■ **Exercise brief**
Set down, exactly as they appear, the lines from the line holding "const axle = [NOSE_X" through the line holding "point = shown.matrix_world", inclusive; output nothing outside that range.

■ **Dataset content**
** start **

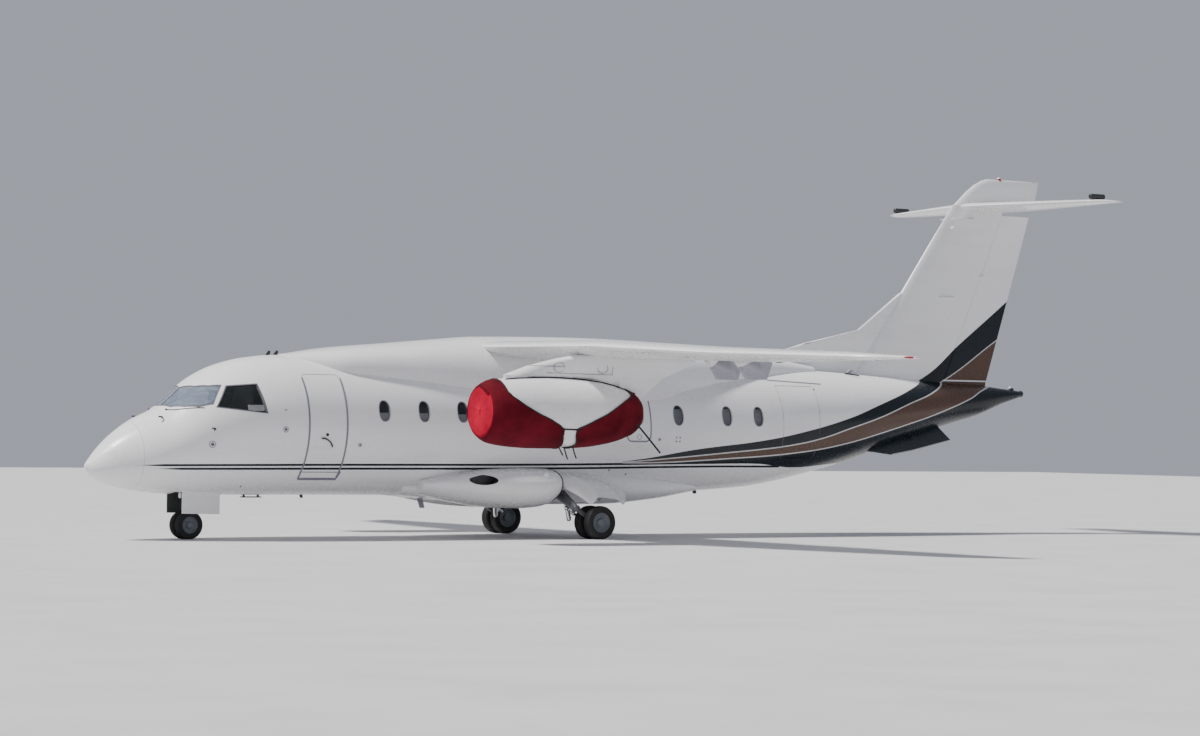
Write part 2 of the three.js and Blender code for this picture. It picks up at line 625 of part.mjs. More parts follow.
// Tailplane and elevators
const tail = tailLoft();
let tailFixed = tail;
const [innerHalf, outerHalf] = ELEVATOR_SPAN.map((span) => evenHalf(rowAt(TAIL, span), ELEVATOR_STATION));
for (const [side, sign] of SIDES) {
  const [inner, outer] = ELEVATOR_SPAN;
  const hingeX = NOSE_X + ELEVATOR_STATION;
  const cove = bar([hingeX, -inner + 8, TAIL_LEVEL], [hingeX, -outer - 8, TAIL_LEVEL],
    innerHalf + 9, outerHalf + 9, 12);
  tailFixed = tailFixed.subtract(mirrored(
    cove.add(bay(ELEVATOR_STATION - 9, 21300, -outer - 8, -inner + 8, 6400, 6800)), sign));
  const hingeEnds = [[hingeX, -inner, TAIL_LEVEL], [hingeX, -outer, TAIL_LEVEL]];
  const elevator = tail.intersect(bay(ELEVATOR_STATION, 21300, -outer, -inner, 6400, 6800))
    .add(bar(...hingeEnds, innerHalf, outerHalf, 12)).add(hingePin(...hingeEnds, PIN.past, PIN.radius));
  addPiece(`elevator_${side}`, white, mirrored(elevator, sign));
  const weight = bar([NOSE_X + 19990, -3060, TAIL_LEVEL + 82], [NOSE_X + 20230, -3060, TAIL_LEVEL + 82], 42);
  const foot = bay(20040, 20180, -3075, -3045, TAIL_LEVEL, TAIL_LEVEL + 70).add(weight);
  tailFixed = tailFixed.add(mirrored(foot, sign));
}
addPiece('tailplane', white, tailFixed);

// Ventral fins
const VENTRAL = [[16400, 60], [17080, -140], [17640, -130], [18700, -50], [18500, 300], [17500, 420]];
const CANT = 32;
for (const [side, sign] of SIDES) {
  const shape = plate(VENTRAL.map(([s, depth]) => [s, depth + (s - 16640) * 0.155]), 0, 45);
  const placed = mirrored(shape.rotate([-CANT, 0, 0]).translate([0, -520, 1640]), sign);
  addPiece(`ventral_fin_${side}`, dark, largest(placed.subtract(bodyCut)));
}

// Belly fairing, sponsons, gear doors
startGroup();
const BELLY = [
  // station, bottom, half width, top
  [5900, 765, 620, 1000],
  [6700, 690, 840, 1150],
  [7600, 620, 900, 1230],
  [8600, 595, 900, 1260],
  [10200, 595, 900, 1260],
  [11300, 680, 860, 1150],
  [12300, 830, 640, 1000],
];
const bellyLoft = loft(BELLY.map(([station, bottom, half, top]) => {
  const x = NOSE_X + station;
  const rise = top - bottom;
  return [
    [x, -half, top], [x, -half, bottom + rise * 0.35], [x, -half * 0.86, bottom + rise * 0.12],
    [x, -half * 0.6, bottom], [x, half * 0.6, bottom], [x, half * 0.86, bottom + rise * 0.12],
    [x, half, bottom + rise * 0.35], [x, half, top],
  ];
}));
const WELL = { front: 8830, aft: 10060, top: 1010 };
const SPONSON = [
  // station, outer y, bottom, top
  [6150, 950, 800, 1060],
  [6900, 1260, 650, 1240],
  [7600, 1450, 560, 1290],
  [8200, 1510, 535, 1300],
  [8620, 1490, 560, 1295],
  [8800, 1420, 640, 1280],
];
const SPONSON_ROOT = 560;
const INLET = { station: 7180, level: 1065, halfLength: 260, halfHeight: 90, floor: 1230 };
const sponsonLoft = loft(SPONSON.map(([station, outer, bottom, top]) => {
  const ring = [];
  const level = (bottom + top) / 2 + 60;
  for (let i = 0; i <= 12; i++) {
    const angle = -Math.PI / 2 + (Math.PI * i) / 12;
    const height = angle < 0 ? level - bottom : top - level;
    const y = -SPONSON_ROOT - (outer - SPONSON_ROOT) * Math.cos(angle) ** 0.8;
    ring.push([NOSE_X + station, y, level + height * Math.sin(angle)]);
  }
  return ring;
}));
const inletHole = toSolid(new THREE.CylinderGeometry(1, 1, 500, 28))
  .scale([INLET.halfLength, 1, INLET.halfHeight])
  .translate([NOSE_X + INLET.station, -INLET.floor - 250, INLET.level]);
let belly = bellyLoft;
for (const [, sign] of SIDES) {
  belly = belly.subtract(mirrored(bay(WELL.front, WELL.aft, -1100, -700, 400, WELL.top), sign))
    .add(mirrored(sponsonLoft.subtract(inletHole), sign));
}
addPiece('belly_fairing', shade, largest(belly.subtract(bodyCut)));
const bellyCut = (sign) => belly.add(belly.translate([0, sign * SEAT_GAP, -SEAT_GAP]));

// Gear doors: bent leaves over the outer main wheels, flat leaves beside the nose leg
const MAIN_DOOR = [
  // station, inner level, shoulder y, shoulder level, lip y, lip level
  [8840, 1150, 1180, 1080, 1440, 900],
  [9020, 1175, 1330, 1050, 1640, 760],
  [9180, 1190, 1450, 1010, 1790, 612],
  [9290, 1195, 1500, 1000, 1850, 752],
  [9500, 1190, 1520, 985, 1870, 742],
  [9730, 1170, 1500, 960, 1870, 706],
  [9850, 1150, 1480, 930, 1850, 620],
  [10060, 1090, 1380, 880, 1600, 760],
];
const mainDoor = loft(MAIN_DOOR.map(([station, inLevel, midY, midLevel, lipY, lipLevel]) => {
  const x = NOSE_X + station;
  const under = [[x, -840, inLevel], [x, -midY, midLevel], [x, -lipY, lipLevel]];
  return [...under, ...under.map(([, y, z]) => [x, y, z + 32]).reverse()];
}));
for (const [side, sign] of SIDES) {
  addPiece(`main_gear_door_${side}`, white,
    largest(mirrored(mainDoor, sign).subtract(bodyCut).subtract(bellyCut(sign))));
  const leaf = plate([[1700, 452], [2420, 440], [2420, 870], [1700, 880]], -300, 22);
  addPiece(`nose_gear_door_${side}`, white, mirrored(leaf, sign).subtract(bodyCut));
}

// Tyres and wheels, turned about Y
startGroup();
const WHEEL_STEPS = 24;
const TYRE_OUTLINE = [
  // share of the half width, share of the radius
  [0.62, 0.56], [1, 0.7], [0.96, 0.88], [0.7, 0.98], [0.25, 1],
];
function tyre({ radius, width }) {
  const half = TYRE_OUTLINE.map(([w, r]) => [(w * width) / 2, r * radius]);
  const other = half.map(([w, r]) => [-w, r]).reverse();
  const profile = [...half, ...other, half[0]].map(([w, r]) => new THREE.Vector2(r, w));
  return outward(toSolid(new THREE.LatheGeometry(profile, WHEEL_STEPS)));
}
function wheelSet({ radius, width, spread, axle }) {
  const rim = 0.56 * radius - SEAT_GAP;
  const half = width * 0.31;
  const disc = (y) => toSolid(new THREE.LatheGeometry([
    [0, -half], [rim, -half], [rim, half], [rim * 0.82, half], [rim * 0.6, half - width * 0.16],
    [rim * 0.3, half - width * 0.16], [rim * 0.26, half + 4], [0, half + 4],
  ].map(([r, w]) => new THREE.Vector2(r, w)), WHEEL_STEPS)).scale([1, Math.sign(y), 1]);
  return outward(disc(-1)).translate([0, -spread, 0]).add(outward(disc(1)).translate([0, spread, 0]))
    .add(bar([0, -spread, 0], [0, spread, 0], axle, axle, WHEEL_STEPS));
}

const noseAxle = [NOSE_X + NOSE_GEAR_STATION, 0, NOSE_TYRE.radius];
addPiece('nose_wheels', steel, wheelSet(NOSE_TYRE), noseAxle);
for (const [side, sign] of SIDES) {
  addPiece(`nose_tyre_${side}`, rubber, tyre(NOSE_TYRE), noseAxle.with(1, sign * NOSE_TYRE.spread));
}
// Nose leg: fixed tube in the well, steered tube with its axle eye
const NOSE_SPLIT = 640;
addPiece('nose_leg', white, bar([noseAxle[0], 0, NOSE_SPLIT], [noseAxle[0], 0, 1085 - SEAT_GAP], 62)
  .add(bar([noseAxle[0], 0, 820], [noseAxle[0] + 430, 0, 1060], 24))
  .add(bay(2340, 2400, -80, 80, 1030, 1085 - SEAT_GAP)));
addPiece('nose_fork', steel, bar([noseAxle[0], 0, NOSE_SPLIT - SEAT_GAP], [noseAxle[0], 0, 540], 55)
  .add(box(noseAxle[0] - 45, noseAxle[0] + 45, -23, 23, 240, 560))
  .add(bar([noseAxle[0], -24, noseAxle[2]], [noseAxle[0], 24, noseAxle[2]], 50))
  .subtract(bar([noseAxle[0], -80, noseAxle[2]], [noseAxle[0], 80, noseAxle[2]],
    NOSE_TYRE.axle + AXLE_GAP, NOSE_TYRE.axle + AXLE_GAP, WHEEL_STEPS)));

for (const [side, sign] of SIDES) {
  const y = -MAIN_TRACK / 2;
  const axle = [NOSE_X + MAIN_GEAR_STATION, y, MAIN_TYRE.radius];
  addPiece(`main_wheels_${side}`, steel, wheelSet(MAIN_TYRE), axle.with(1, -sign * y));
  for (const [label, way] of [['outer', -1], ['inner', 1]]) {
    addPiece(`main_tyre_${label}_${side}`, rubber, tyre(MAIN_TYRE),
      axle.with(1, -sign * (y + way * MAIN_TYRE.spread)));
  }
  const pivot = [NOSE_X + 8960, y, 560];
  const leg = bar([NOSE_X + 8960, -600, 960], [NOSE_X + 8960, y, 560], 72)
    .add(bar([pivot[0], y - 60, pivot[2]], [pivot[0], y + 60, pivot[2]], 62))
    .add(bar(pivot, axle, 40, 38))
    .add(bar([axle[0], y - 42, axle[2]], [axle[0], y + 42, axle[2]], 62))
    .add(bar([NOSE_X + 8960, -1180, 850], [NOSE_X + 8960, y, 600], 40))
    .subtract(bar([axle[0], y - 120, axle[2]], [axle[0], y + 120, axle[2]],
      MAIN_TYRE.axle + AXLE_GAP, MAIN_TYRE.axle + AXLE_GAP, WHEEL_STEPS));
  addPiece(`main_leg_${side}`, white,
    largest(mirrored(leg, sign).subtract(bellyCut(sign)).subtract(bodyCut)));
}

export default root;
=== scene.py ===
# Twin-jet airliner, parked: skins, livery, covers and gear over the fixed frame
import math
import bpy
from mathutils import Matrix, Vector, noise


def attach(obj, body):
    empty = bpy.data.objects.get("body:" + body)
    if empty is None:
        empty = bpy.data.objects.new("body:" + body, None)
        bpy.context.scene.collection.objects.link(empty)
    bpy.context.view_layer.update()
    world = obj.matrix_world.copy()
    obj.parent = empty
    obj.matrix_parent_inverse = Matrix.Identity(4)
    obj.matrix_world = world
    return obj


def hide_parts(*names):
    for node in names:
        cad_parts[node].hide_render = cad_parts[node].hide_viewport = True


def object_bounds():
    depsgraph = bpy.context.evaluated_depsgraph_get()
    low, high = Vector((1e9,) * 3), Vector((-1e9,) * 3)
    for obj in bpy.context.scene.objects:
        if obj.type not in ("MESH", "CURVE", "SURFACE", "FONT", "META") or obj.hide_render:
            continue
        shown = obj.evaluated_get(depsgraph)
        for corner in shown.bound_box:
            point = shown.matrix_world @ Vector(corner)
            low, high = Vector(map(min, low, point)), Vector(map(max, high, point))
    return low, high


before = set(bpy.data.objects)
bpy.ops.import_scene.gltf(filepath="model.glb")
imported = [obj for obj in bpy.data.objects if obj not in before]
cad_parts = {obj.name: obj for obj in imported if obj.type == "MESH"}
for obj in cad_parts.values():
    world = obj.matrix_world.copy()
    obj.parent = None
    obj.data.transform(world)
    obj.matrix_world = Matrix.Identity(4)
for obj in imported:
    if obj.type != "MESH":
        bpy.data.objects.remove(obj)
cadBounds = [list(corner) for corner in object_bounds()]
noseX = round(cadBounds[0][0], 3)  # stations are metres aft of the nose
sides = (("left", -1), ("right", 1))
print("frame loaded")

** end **

■ **Task solution**
  const axle = [NOSE_X + MAIN_GEAR_STATION, y, MAIN_TYRE.radius];
  addPiece(`main_wheels_${side}`, steel, wheelSet(MAIN_TYRE), axle.with(1, -sign * y));
  for (const [label, way] of [['outer', -1], ['inner', 1]]) {
    addPiece(`main_tyre_${label}_${side}`, rubber, tyre(MAIN_TYRE),
      axle.with(1, -sign * (y + way * MAIN_TYRE.spread)));
  }
  const pivot = [NOSE_X + 8960, y, 560];
  const leg = bar([NOSE_X + 8960, -600, 960], [NOSE_X + 8960, y, 560], 72)
    .add(bar([pivot[0], y - 60, pivot[2]], [pivot[0], y + 60, pivot[2]], 62))
    .add(bar(pivot, axle, 40, 38))
    .add(bar([axle[0], y - 42, axle[2]], [axle[0], y + 42, axle[2]], 62))
    .add(bar([NOSE_X + 8960, -1180, 850], [NOSE_X + 8960, y, 600], 40))
    .subtract(bar([axle[0], y - 120, axle[2]], [axle[0], y + 120, axle[2]],
      MAIN_TYRE.axle + AXLE_GAP, MAIN_TYRE.axle + AXLE_GAP, WHEEL_STEPS));
  addPiece(`main_leg_${side}`, white,
    largest(mirrored(leg, sign).subtract(bellyCut(sign)).subtract(bodyCut)));
}

export default root;
=== scene.py ===
# Twin-jet airliner, parked: skins, livery, covers and gear over the fixed frame
import math
import bpy
from mathutils import Matrix, Vector, noise


def attach(obj, body):
    empty = bpy.data.objects.get("body:" + body)
    if empty is None:
        empty = bpy.data.objects.new("body:" + body, None)
        bpy.context.scene.collection.objects.link(empty)
    bpy.context.view_layer.update()
    world = obj.matrix_world.copy()
    obj.parent = empty
    obj.matrix_parent_inverse = Matrix.Identity(4)
    obj.matrix_world = world
    return obj


def hide_parts(*names):
    for node in names:
        cad_parts[node].hide_render = cad_parts[node].hide_viewport = True


def object_bounds():
    depsgraph = bpy.context.evaluated_depsgraph_get()
    low, high = Vector((1e9,) * 3), Vector((-1e9,) * 3)
    for obj in bpy.context.scene.objects:
        if obj.type not in ("MESH", "CURVE", "SURFACE", "FONT", "META") or obj.hide_render:
            continue
        shown = obj.evaluated_get(depsgraph)
        for corner in shown.bound_box:
            point = shown.matrix_world @ Vector(corner)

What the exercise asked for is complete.